In the Case of State of Himachal Pradesh vs Tara Dutta, AIR 2000 SC 297, the Court held: “ the language of subsection (3) of section 468 gives a clear view that period of limitation that is provided under in Section 468 is in pursuance of the alleged offence charged but it is not used in respect of offence which is finally proved.”

Section 482: Saving of inherent powers of the High Courts

This section states that nothing under this Code can limit or affect the inherent powers of the High Court. This section provides a safeguard and preserves the inherent power of High Court to avoid an abuse of the process in any court and to secure the ends of justice.

In Parbatbhai Ahir and Ors vs. State of Gujarat, on October 4, 2017 the Hon’ble Supreme Court laid down guidelines to be followed by under Section 482 CrPC by the courts while exercising their inherent powers. Here it was observed that under this provision new powers are not provided, rather the inherent powers of the High Court were only recognized and preserved. The High Court has the power to quash an FIR under Section 482 of the CrPC even if the offence is non-compoundable.
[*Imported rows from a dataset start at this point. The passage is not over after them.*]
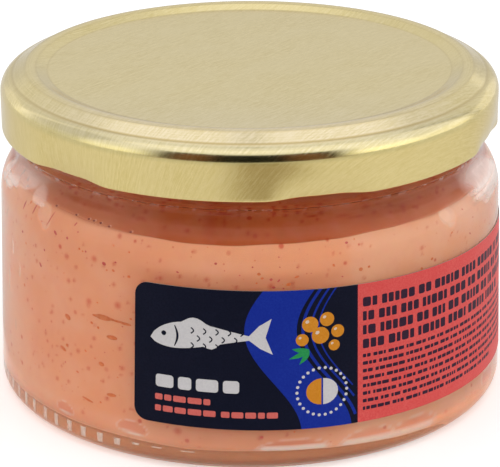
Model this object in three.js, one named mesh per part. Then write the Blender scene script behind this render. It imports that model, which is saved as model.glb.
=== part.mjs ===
// A squat glass jar of fish roe spread, shut with a twist-off lid and carrying a wrap-round label.
// Millimetres, +Z up, origin on the surface under the middle of the base, -Y towards the front.
// Azimuths are measured from the front (-Y) and grow towards the right (+X).
import * as THREE from 'three';

// Jar body
const BASE_RADIUS = 44.5;
const TOP_RADIUS = 43.55;
const HEEL_RADIUS = 2.65;
const SHOULDER_Z = 35.4;
const SHOULDER_ARC = 8.4;
const SHOULDER_SWEEP = 47;
const WALL = 2.3;

// Neck, with the collar that shows as a line under the lid
const COLLAR_RADIUS = 40.35;
const COLLAR_FOOT_Z = 42.7;
const COLLAR_TOP_Z = 44.4;
const COLLAR_EDGE = 0.2;
const NECK_RADIUS = 39.3;
const NECK_WALL = 2.0;
const LIP_TOP_Z = 55.35;
const LIP_ROUND = 0.7;

// Base, raised in the middle so that the jar stands on a ring
const RING_INNER_RADIUS = 39.4;
const PUSH_UP_RADIUS = 36.5;
const PUSH_UP = 1.3;
const PUSH_UP_RIM = 0.5;
const FLOOR_Z = 2.5;
const FLOOR_RISE = 1.1;
const FLOOR_ROUND = 3.4;

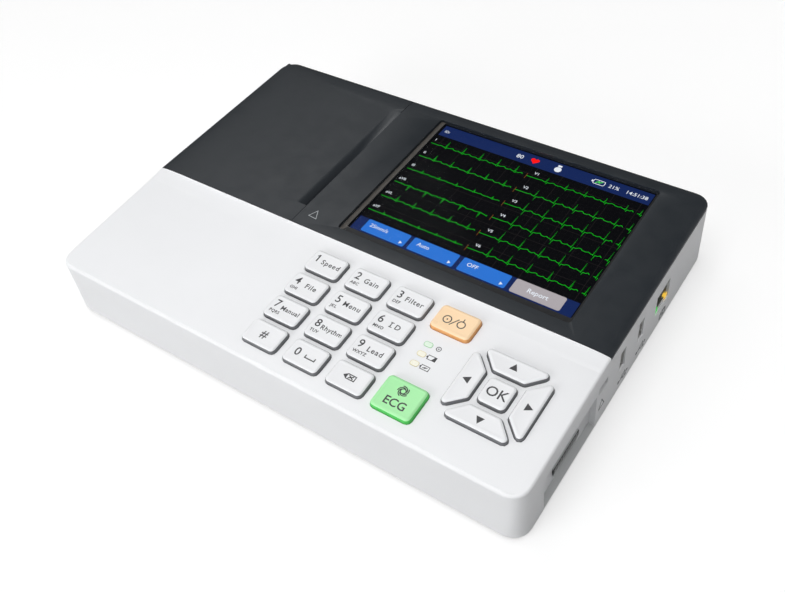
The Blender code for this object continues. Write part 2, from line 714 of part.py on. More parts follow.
def make_side_socket(name, centre, outer, inner, depth, length, finish_material, setback=0.3):
    x1 = RIGHT - setback
    socket = finish(name, along_x(centred(outer, *centre), x1 - length, x1), PARTS, finish_material)
    cut(socket, name + "_mouth", along_x(centred(inner, *centre), x1 - depth, x1 + 5))


def make_sockets():
    make_side_socket("lan_jack", LAN, (16.0, 13.5), (11.8, 8.6), 11.0, 15.5, STEEL)
    make_side_socket("usb_port_front", USB_FRONT, (5.7, 13.1), (4.6, 12.0), 9.0, 14.0, STEEL)
    make_side_socket("usb_port_rear", USB_REAR, (5.7, 13.1), (4.6, 12.0), 9.0, 14.0, STEEL)
    make_side_socket("micro_usb_port", MICRO, (7.6, 2.6), (6.6, 1.7), 4.5, 6.0, STEEL, 1.0)
    y, z = LEAD
    back_face = RIGHT - RECESS - 2.3 - GAP
    lead = along_x(centred((39.2, 12.0), *LEAD), back_face - 1.2, back_face)
    lead = finish("patient_connector", lead, PARTS, INNER)
    face = RIGHT - RECESS + 0.4
    join(lead, "lead_shell", along_x(d_outline(26.0, 9.4, 1.6), back_face - 1.0, face, y=y, z=z))
    join(lead, "lead_body", along_x(centred((26.0, 10.0), *LEAD), 128.2, back_face - 0.6))
    inlet = along_y(centred((27.5, 20.0), *INLET), 82, BACK - 0.3)
    inlet = finish("power_inlet", inlet, PARTS, INNER)
    mouth = [(-12, -8), (12, -8), (12, 3.5), (7.5, 8), (-7.5, 8), (-12, 3.5)]
    cut(inlet, "inlet_mouth", along_y(mouth, 89, BACK + 5, INLET[0], INLET[1]))


# bottom


def make_base():
    outline = rounded(grow(centred((WIDTH, DEPTH)), -WALL - GAP), CORNER - WALL - GAP, 4)
    base = finish("base_cover", prism(outline, FOOT, FOOT + BASE), PARTS, WHITE)
    cut(base, "battery_door", prism(rounded(rectangle(*BATTERY_BAY), 2.0, 2), 0, 10))
    cut(base, "screw_holes", at_screws(1.7, 10, 0, 10))
    cut(base, "screw_heads", at_screws(3.2, 12, 0, FOOT + 1.5))
    slots = []
    for index in range(5):
        x = SPEAKER[0] + (index - 2) * 4.5
        slots.append(box(x - 0.9, x + 0.9, SPEAKER[1] - 9, SPEAKER[1] + 9, 0, 10))
    for index in range(6):
        x = 60 + index * 7.0
        slots.append(box(x - 1.2, x + 1.2, 20, 50, 0, 10))
    cut(base, "slots", together(*slots))
    cover = rounded(grow(rectangle(*BATTERY_BAY), -GAP), 2.0 - GAP, 2)
    finish("battery_cover", prism(cover, FOOT, FOOT + BASE - 0.3), PARTS, WHITE)
    x0, x1, y0, y1 = BATTERY_BAY
    pack = rounded(rectangle(x0 + 2, x1 - 2, y0 + 2, y1 - 2), 3.0, 2)
    finish("battery_pack", prism(pack, 5.3, 24.0), PARTS, GREY)
    x, y = SPEAKER
    finish("speaker", raised(circle(14, 20, x, y), 5.3, [(0, 3.0), (3.0, 2.0)]), PARTS, INNER)


def make_feet_and_screws():
    corners = [("front_left", -1, -1), ("front_right", 1, -1), ("rear_left", -1, 1), ("rear_right", 1, 1)]
    for name, side, end in corners:
        foot = rod(6.4, 16, 0, 2.2)
        finish("foot_" + name, foot, PARTS, RUBBER, (side * FEET[0], end * FEET[1], 0))
        head = raised(circle(2.9, 12), 0, [(0, 1.1), (1.6, 0), (0, 11.0)])
        finish("screw_" + name, head, PARTS, STEEL, (side * SCREWS[0], end * SCREWS[1], FOOT + 0.2))


make_upper_housing()
make_screen_panel()
make_keys()
make_lights()
make_keypad_inside()
make_printer_door()
make_hinge_pin()
make_platen()
make_gears()
make_printer_drive()
make_printhead()
make_paper_bay()
make_boards()
make_sockets()
make_base()
make_feet_and_screws()
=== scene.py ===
"""Looks of the desktop ECG machine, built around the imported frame.

Lengths are in millimetres until a mesh is made.
"""

import math

import bmesh
import bpy
from mathutils import Matrix, Vector


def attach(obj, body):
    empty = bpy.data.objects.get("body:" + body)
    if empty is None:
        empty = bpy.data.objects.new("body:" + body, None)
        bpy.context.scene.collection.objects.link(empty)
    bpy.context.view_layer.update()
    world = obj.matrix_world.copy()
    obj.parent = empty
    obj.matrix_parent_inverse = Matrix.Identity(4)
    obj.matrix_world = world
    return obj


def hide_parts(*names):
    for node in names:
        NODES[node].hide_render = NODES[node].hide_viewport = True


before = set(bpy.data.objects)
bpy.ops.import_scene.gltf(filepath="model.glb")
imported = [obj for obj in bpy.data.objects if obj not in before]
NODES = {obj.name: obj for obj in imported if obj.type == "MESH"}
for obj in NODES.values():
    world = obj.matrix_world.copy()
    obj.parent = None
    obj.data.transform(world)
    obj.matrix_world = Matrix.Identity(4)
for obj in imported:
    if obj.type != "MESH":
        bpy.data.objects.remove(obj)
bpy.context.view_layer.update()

MM = 0.001

# the deck's plane, as the CAD has it
BOUNDARY, DECK, SLOPE = -19.4, 41.14, math.atan(0.0491)
DECK_FRAME = Matrix.Translation((0, BOUNDARY, DECK)) @ Matrix.Rotation(SLOPE, 4, "X")

# the window in the panel and the ledge under the glass, as x0, x1, y0, y1
WINDOW = (-19.3, 119.7, -10.8, 95.7)
LEDGE = (-16.2, 118.2, -6.2, 95.2)


# ---------------------------------------------------------------- outlines


def rectangle(x0, x1, y0, y1):
    return [(x0, y0), (x1, y0), (x1, y1), (x0, y1)]


def centred(size, x=0.0, y=0.0):
    return rectangle(x - size[0] / 2, x + size[0] / 2, y - size[1] / 2, y + size[1] / 2)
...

In State of Haryana and Ors. v. Bhajan Lal and Ors, the Court has laid down certain categories of cases in which the inherent power of the High Court provided under Section 482 of the Cr.P.C. can be exercised. Paragraph 102 of the judgement reads that, while interpreting various related provisions of the Code under Chapter XIV and the principles of law articulated by this court in a series of decisions regarding the inherent powers of High Court under Section 482 of the Code, it is observed that these powers can be exercised either to prevent abuse of the process of any court or otherwise to secure the ends of justice, though laying down clearly defined and sufficiently channelized and inflexible guidelines or rigid formulae may not be possible to give an exhaustive list of myriad kinds of cases wherein such power should be exercised.


Being the procedural law, it clearly explains its Sections. But the scope of the CrPC is still expanding. Apart from the above-mentioned Section, the CrPC provides many more important sections and landmark judgements.